MCLC: intellectuals urge ratifying rights treaty

Denton, Kirk denton.2 at osu.edu
Thu Feb 28 08:00:36 EST 2013


MCLC LIST
From: kirk (denton.2 at osu.edu)
Subject: intellectuals urge ratifying rights treaty
***********************************************************

Source: NYT (2/26/13):
http://www.nytimes.com/2013/02/27/world/asia/chinese-intellectuals-urge-rat
ification-of-rights-treaty.html

Chinese Intellectuals Urge Ratifying Rights Treaty
By CHRIS BUCKLEYPublished: February 26, 2013

HONG KONG — More than 100 Chinese scholars, journalists, lawyers and
writers urged their national legislature on Tuesday to ratify a major
human rights treaty, in the latest challenge from intellectuals seeking to
curtail arbitrary Communist Party power.

The petition calling on the party-controlled National People’s Congress to
ratify the International Covenant on Civil and Political Rights
<http://untreaty.un.org/cod/avl/ha/iccpr/iccpr.html> came a week before
the congress holds its annual full session, which is to install Xi Jinping
as China’s president, succeeding Hu Jintao.

Copies of the document appeared on Chinese blogging Web sites and Internet
forums, but were often often removed and quickly reappeared. It was
unclear whether government censors demanded the removals.

The proposal “was originally intended for a Thursday release through a
prominent Chinese newspaper,” David Bandurski, a researcher at the China
Media Project of Hong Kong University, wrote in a comment on a translation
of the petition. “Authorities, however, learned of the letter by late
Monday and the authors had no choice but to release it to the public” on
Tuesday, Mr. Bandurski wrote, citing unnamed sources.

Ratification of the treaty would “promote and realize the principles of a
country based on human rights and a China governed by its Constitution,”
the petition said. “We fear that due to the lack of nurturing of human
rights and absence of fundamental reverence and assurances for
individuals’ freedom, rights and dignity, if a full-scale crisis breaks
out, the whole society will collapse into hatred and brutality.”

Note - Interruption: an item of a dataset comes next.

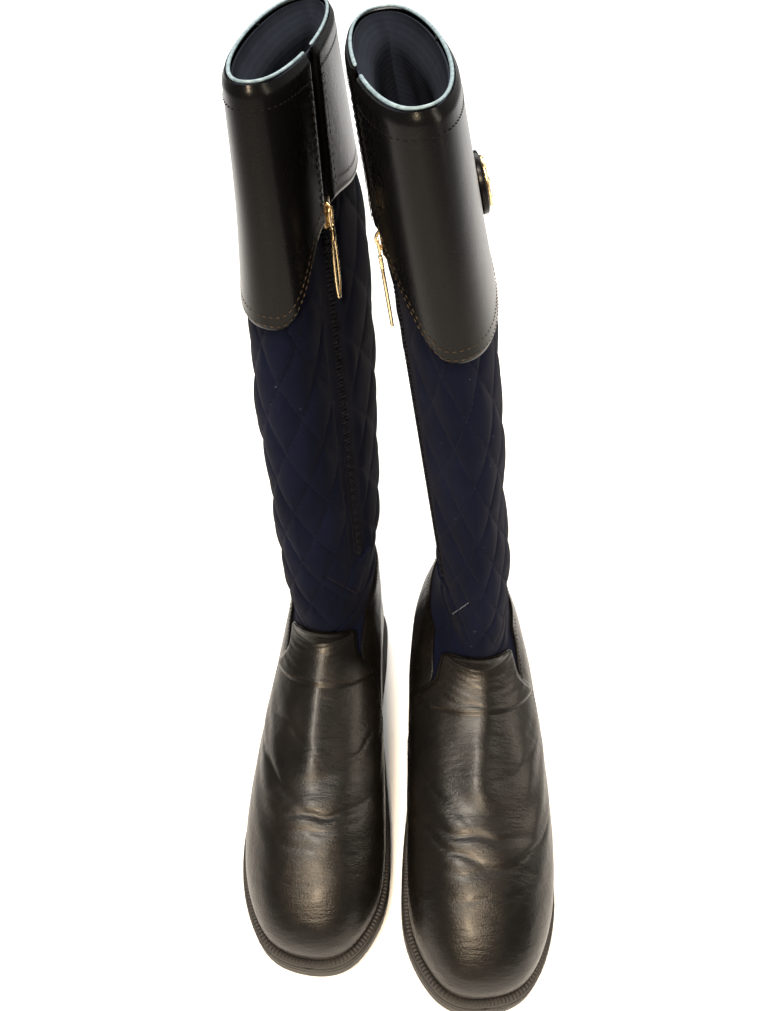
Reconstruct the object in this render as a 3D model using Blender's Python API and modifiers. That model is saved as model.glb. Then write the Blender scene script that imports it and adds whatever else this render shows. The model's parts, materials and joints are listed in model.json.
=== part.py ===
"""A pair of knee-high riding boots: rubber sole, leather foot, quilted shaft, leather cuff and inside zip.

Each boot is worked out in its own frame: +X is its outer side, the toe points along -Y and the ground is
z = 0. The right boot is the left one mirrored. A point of the upper is found by two numbers: `u` runs once
round the boot from the front (0) by the outer side (0.25) and the heel (0.5) to the inner side (0.75), and
`v` climbs from the sole (0) to the ankle (1) and on up the shaft, 1 more for every SHAFT_STEP of height.
"""

import math

import bmesh
import bpy
import numpy as np
from mathutils import Matrix, Vector

MM = 0.001
GAP = 0.3 * MM

# Driving sizes
ANKLE_Z = 126 * MM
RIM_Z = 460 * MM
SHAFT_STEP = 100 * MM
TREAD_Z = 24 * MM
HEEL_LIFT = 8 * MM
TOE_SPRING = 4 * MM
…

The call, also circulated by e-mail, carried the names of 121 backers,
including several who said they lived in Hong Kong or Macau.

The petition was the latest display of the demands for political change
confronting China’s new leadership. Several people who signed it said they
hoped to press Mr. Xi and his colleagues to live up to vows of greater
respect for the rule of law and citizens’ rights that Mr. Xi and other
officials have made since he became Communist Party leader in November,
when Mr. Hu retired from that post.

“This has become increasingly important because on the one hand violations
of rights have become so common, while on the other hand citizens’
awareness of their rights has risen sharply,” said Cui Weiping, a
translator and essayist in Beijing who signed the petition. “This proposal
is really quite mild,” said Ms. Cui, who formerly taught at the Beijing
Film Academy. “I see this as giving the government a chance to show that
it is willing to make improvements.”

Since Mr. Xi came to power, Chinese advocates of political liberalization
have urged the Communist Party to abide by the Constitution, which in
theory offers some protection of free speech and other rights. Some reform
advocates see some signs of hope in the government’s vow to overhaul
“re-education through labor,” which is used to jail citizens without
trials, and some point to Mr. Xi’s own promises of greater official
accountability.

“Any organization or individual must act within the scope of the
Constitution and the laws,” Mr. Xi said Saturday at a meeting of the
Communist Party’s 25-member Politburo, the official Xinhua news agency
reported.

Mr. Xi has, however, also said that the top-down, one-party rule must
remain sacrosanct, and the drafters of the petition took care not to
challenge the party directly, instead calling on it to live up to past
vows to respect citizens’ rights.

“This is an important moment when the new leadership has expressed its
commitment to rule of law, and we want those words to be acted on,” said
He Weifang, a professor of law at Peking University and a prominent
advocate of political liberalization, who confirmed he signed the petition.

But the Chinese government appears reluctant to ratify the treaty, despite
saying over many years that it was preparing to do so, said Nicholas
Bequelin, a senior researcher in Hong Kong for Human Rights Watch.

The Chinese government signed the International Covenant on Civil and
Political Rights in 1998, but ratification by the legislature would bring
greater international scrutiny through a monitoring committee, Mr.
Bequelin said.

The covenant came into force in 1976, and 167 states are party to it. Yet
even North Korea has acceded to the treaty, with no discernible
improvement in its harsh treatment of its people, Mr. Bequelin said.

“What is at stake in ratification for the Chinese government is not so
much the international legal obligations that would come, but rather the
domestic pressures to live up to its own promises,” he said.